IBM, unfortunately, does not have nearly the same level of focus and dedication from a sales and marketing perspective. IBM sales reps cover a portfolio of tools that are not clearly related to each-other. Most reps are inexperienced and do not understand the EPM space. As a technology company, IBM sells to IT vs the business where these solutions are driven from. IBM did not make the same investments into the application layer that Anaplan did (and is not planning to as of now), it positions IBM PA as a platform that can be applied to any use case. As a result, they are not able to control the content and message. It leaves the outcome of any sales cycle at the mercy of who does the talking, demoing etc. The company is not sending a clear and consistent message to its buyers via marketing, trade shows or other means. This causes IBM PA to often be misunderstood, the buyers often do not know that IBM PA plays in their space, they are unclear what IBM PA does and are unsure if it will meet their needs. This leads to a huge opportunity cost for IBM and the platform.

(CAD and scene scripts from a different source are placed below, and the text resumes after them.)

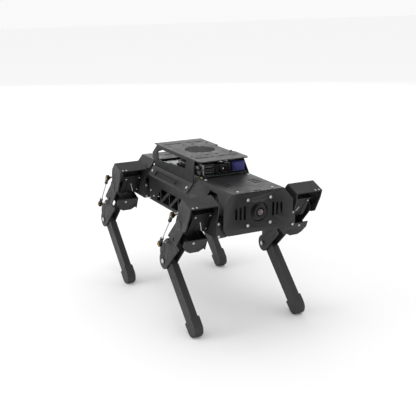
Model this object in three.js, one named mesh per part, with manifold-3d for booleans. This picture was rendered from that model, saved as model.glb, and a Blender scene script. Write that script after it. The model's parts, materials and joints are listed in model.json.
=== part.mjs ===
// Four-legged walking robot: sheet-metal torso with a payload rack, and four legs of three
// servos each.  Millimetres, +Z up, the robot looks along -Y and its left side is +X.
// The origin is on the floor below the middle of the whole robot.

import * as THREE from 'three';
import { mergeVertices } from 'three/addons/utils/BufferGeometryUtils.js';
import { ConvexGeometry } from 'three/addons/geometries/ConvexGeometry.js';
import Module from 'manifold-3d';

const wasm = await Module();
wasm.setup();

// ---------------------------------------------------------------- driving dimensions
const WHEELBASE = 240;            // front hip axis to rear hip axis
const HIP_AHEAD = 13.4;           // hip axis behind the end of the wheelbase it belongs to
const THIGH = 111.6;              // hip axis to knee axis
const ORIGIN_SHIFT = 40.4;        // middle of the robot behind the middle of the wheelbase
const SHEET = 1.8;                // leg sheet metal
const SKIN = 1.5;                 // torso sheet metal
const GAP = 0.3;                  // between touching pieces

// leg layout across the robot (distance from the middle plane)
const ROLL_X = 52.5;              // hip roll axis
const ROLL_DROP = 6;              // roll axis below the hip pitch axis
const YOKE_IN = 63.2;             // inner face of the inner cheek
const YOKE_OUT = 108;             // outer face of the outer cheek
const UPPER_PLATE = 103.5;        // inner face of the outer thigh plate beside the servos
const LOWER_PLATE = 93.4;         // inner face of the outer thigh plate beside the shank
const UPPER_WEB = 66.7;           // inner thigh plate beside the servo, inner face
const LOWER_WEB = 80;             // inner thigh plate beside the shank, inner face
const SHANK_IN = 82.2;
const SHANK_OUT = 93;
const SERVO_OUT = 96.8;           // outer face of the pitch and knee servo cases
const BALL_TOP_X = 110;           // middle of the upper ball joint
const BALL_LOW_X = 104.7;         // middle of the lower ball joint

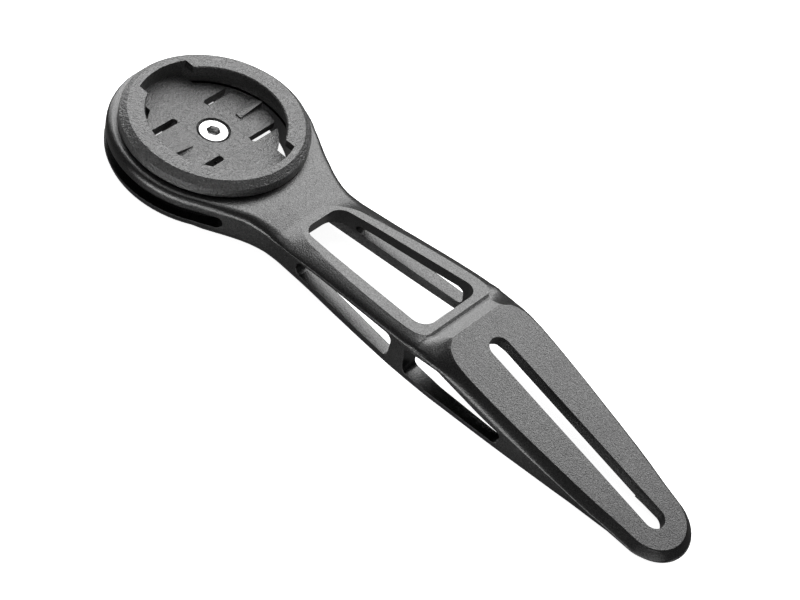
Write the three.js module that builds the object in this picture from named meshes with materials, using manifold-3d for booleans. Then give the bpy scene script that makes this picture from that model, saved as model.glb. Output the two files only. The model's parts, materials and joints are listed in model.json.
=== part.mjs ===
// Out-front mount for a cycling computer: a one-piece aluminium arm, a moulded quarter-turn socket on its
// round head, two sprung detent tongues in the socket floor, and the screw that clamps the socket.
// Millimetres. The part is drawn in the socket's frame (origin on the socket axis at the ring's top face,
// +X along the arm to its slotted tail, +Z up) and turned at the end so that it rests on its underside.
import * as THREE from "three";
import { mergeVertices } from "three/addons/utils/BufferGeometryUtils.js";
import Module from "manifold-3d";

const wasm = await Module();
wasm.setup();

// ---- Quarter-turn socket ----
const LIP_R = 13.6; // inner radius of the two lips that hold the computer's tabs
const GROOVE_R = 15.75; // the tabs turn inside this radius
const RING_TOP_R = 17.05; // outer edge of the ring's flat top
const RING_R = 18.4; // the ring's outer wall
const RING_BEVEL = 1.2; // drop of the bevel round the top
const FLANGE_Z = -3.2; // underside of the flange that sits on the arm
const LIP_Z = -1.5; // underside of the lips
const FLOOR_Z = -3.6; // socket floor
const FLOOR_T = 2.0; // floor thickness
const SPIGOT_R = 16.7; // the floor drops into the arm's head inside this radius
const NOTCH_HALF = 6.3; // half width of each entry notch, fore and aft
const FLOOR_R = 12.6; // the floor's edge under the lips; mould openings lie outside it
const OPENING_Y = 6.1; // the mould openings stop this far from the arm's centre line
const SLOT_X = 6.12; // centre of the slots beside each tongue
const SLOT_W = 1.45;
const TONGUE_Y = 4.0; // the tongues spring from this line
const TONGUE_T = 1.5;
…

To be clear, the above is just a matter of positioning and marketing of the products by the vendors. It does not have anything to do with the respective platform capabilities and the value that either provides to the user once deployed.
Future Outlook / Commitment
Despite the lack of IBM investment in applications, which is a conscious decision, the company continues to commit significant resources to develop the platform and improve the back end. The rate of investment and innovation has been very steady over the last 5 years and there is a robust product development roadmap in place. The IBM PA install base includes some huge global enterprise customers and IBM does not have the luxury of slowing down progress even if they wanted to. They have to invest, and they are.
Same has been true for Anaplan, clearly there has been significant ongoing investment into the system by the company, regardless of the ownership scenarios. Things may get a little more constrained after the 2022 acquisition of Anaplan by Thoma Bravo and the recently reported layoffs. This is an evolving situation that will have to be watched.